A new opinion poll carried out in France has indicated that more than half of the people in the European country feel that they live in poverty.
The poll was conducted through telephone interview and covered 1600 French adults from July 6 to 9, 2012.
According to the survey which was conducted by the French research company, IPSOS, whose results were published on September 4, 56 percent of the respondents said they feel, to a great extent, that they are experiencing a situation of poverty in their lives.
The survey also showed that 37 percent of those surveyed, self-identify themselves as poor to a lesser extent than the first group.
The survey demonstrates that the percentage of people who felt they lived in poverty witnessed an increase of 18 percent from 2007 to 2011.
French President Francois Hollande said on September 9, that his administration may lower its economic growth forecast for the next year from 1.2 percent to 0.8 percent due to the country's faltering economy.
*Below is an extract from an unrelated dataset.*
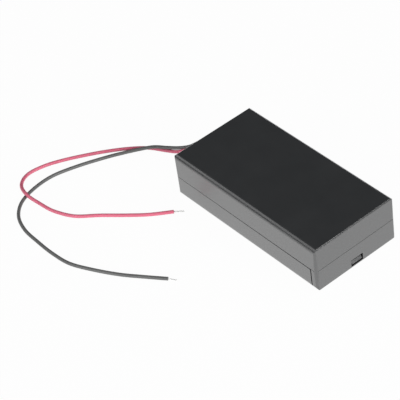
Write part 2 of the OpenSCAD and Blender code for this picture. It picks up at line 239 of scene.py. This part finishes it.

The French president also pledged 30 billion euros (about $38 billion) in tax hikes and freeze in public spending as part of a two-year recovery plan to tackle the rising unemployment rate and to reduce the country's budget deficit.
The rise in unemployment rate comes as Hollande had vowed to create 80,000 subsidized jobs and hire 60,000 people in the education sector as well as to create a so-called "generation contract" to encourage companies to hire young workers.
A recent opinion poll revealed that nearly 70 percent of people in France were pessimistic about the future of their country, amid the rising financial crisis in European nations.